## Brief
Your answer should consist only of the lines below from the one with "doc.recompute()" through the one with "random.seed(5)", copied exactly.

## Given information

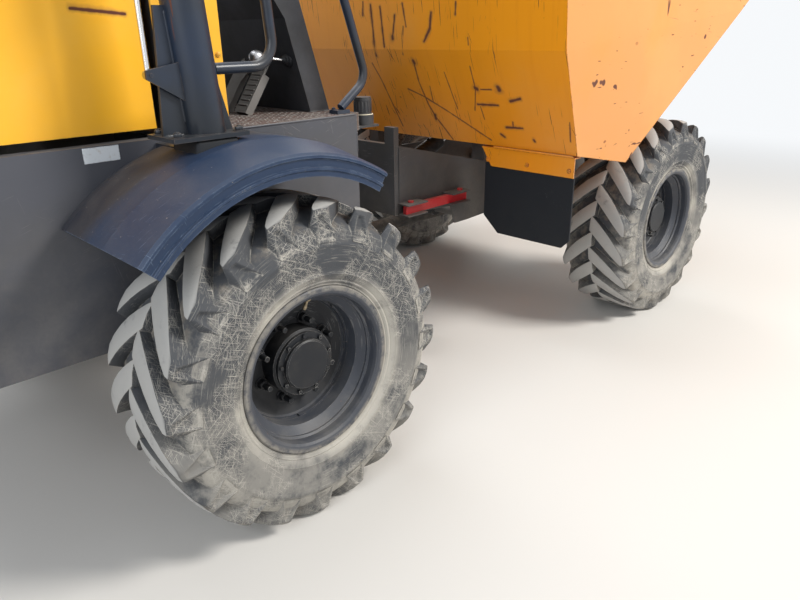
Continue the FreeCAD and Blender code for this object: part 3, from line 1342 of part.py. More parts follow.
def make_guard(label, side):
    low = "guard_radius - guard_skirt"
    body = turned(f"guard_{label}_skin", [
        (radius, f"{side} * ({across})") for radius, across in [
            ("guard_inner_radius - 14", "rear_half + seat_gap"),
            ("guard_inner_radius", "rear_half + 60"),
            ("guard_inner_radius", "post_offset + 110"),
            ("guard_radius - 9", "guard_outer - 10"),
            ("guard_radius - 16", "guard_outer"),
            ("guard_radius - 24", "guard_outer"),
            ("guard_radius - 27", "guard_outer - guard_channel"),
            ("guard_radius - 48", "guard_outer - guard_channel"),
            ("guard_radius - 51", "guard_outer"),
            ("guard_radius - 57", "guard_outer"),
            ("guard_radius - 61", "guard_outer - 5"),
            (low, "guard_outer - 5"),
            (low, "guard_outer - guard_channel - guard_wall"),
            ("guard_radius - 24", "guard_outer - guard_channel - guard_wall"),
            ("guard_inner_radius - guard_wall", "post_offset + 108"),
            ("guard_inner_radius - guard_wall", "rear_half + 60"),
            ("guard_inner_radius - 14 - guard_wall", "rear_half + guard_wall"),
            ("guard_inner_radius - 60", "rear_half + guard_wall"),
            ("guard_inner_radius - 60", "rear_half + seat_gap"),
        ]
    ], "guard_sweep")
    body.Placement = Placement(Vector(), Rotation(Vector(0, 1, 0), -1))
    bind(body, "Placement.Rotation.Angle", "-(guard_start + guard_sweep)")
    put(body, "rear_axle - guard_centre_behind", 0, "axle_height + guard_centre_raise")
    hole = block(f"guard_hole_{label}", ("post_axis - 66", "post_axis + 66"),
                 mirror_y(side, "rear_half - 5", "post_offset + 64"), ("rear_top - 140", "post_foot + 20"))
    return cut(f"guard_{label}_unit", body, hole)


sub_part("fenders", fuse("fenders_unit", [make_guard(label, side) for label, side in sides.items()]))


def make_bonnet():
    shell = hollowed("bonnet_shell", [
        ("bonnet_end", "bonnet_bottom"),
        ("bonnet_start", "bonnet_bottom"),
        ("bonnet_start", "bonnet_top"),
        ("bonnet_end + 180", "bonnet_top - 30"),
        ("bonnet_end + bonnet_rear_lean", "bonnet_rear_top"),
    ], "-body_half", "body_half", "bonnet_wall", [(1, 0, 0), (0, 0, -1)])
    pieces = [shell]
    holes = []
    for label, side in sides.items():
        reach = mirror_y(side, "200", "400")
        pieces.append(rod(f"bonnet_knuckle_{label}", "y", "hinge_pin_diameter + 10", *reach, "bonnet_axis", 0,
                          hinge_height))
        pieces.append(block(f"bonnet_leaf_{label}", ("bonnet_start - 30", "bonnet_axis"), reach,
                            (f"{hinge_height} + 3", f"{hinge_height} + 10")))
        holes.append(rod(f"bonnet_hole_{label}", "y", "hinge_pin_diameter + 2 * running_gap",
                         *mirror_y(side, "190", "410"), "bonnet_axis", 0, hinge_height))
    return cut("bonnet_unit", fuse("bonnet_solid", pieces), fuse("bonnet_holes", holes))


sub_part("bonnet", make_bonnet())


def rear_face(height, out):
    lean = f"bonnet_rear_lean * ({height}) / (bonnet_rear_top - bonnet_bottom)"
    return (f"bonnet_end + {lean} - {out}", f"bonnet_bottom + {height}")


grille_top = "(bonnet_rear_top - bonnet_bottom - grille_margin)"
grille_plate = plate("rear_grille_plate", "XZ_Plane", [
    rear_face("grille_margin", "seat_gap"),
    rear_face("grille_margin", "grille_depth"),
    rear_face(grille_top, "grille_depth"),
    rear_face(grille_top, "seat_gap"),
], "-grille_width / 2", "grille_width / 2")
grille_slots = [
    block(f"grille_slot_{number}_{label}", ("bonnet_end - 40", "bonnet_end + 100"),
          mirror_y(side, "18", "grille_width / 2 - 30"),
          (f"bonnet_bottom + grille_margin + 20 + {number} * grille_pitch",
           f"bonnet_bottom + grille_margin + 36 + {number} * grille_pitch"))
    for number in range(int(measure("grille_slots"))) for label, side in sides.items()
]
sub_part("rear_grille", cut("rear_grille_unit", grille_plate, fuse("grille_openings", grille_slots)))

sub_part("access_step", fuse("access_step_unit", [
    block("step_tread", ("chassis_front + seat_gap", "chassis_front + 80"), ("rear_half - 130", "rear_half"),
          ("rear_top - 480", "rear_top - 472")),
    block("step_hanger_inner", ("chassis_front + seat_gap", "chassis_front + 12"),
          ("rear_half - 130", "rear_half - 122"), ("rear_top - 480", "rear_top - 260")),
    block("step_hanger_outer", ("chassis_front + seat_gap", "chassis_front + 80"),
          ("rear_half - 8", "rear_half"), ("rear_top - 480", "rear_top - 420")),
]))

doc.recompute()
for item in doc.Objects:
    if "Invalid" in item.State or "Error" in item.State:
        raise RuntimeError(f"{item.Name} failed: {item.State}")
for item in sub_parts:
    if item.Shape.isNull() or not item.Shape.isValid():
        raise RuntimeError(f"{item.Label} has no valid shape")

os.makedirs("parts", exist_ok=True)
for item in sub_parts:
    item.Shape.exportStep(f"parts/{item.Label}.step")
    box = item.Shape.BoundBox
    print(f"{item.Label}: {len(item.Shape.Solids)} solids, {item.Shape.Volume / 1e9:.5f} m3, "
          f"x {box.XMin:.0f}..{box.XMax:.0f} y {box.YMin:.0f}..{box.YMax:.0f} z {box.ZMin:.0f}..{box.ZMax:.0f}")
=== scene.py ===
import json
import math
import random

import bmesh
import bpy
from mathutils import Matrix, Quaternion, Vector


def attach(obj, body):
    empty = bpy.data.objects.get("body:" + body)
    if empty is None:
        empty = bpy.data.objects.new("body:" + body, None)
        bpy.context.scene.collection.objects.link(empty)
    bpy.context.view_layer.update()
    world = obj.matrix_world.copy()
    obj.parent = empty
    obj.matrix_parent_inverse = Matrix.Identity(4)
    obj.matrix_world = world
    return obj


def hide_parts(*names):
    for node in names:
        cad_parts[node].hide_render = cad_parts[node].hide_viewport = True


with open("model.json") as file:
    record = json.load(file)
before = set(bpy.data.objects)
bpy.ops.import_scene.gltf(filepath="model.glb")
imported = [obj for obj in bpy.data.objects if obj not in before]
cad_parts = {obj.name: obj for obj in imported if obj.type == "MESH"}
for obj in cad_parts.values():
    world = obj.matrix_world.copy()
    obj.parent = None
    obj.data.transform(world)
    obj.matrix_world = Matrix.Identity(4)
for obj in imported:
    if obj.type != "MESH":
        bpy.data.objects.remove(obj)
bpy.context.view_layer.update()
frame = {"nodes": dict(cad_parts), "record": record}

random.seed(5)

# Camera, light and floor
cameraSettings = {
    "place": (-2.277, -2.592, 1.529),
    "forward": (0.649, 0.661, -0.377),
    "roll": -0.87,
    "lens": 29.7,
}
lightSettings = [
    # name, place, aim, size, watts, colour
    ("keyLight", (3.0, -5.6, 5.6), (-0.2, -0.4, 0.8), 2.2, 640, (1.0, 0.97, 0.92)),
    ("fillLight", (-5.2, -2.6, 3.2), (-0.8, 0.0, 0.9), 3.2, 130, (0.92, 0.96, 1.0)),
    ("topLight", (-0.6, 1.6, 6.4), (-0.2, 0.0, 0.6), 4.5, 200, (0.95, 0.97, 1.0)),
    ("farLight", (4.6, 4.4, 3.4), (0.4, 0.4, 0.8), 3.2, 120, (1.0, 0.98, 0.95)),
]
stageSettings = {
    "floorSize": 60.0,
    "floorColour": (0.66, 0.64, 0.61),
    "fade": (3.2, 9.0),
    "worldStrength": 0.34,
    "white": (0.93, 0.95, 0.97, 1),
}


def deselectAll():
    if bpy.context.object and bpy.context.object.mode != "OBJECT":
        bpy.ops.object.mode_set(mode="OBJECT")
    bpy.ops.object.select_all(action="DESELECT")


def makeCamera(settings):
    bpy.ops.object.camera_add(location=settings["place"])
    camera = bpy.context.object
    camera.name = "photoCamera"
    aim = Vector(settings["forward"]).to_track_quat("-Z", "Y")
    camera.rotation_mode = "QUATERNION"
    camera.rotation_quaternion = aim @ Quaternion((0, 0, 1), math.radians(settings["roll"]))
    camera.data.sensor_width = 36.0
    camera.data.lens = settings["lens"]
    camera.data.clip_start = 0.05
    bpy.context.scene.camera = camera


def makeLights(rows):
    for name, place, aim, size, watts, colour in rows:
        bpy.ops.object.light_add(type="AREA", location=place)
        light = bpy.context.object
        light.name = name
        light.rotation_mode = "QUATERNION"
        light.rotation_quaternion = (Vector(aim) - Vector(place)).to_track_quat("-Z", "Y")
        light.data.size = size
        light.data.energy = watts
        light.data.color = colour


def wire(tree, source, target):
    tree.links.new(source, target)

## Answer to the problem
doc.recompute()
for item in doc.Objects:
    if "Invalid" in item.State or "Error" in item.State:
        raise RuntimeError(f"{item.Name} failed: {item.State}")
for item in sub_parts:
    if item.Shape.isNull() or not item.Shape.isValid():
        raise RuntimeError(f"{item.Label} has no valid shape")

os.makedirs("parts", exist_ok=True)
for item in sub_parts:
    item.Shape.exportStep(f"parts/{item.Label}.step")
    box = item.Shape.BoundBox
    print(f"{item.Label}: {len(item.Shape.Solids)} solids, {item.Shape.Volume / 1e9:.5f} m3, "
          f"x {box.XMin:.0f}..{box.XMax:.0f} y {box.YMin:.0f}..{box.YMax:.0f} z {box.ZMin:.0f}..{box.ZMax:.0f}")
=== scene.py ===
import json
import math
import random

import bmesh
import bpy
from mathutils import Matrix, Quaternion, Vector


def attach(obj, body):
    empty = bpy.data.objects.get("body:" + body)
    if empty is None:
        empty = bpy.data.objects.new("body:" + body, None)
        bpy.context.scene.collection.objects.link(empty)
    bpy.context.view_layer.update()
    world = obj.matrix_world.copy()
    obj.parent = empty
    obj.matrix_parent_inverse = Matrix.Identity(4)
    obj.matrix_world = world
    return obj


def hide_parts(*names):
    for node in names:
        cad_parts[node].hide_render = cad_parts[node].hide_viewport = True


with open("model.json") as file:
    record = json.load(file)
before = set(bpy.data.objects)
bpy.ops.import_scene.gltf(filepath="model.glb")
imported = [obj for obj in bpy.data.objects if obj not in before]
cad_parts = {obj.name: obj for obj in imported if obj.type == "MESH"}
for obj in cad_parts.values():
    world = obj.matrix_world.copy()
    obj.parent = None
    obj.data.transform(world)
    obj.matrix_world = Matrix.Identity(4)
for obj in imported:
    if obj.type != "MESH":
        bpy.data.objects.remove(obj)
bpy.context.view_layer.update()
frame = {"nodes": dict(cad_parts), "record": record}

random.seed(5)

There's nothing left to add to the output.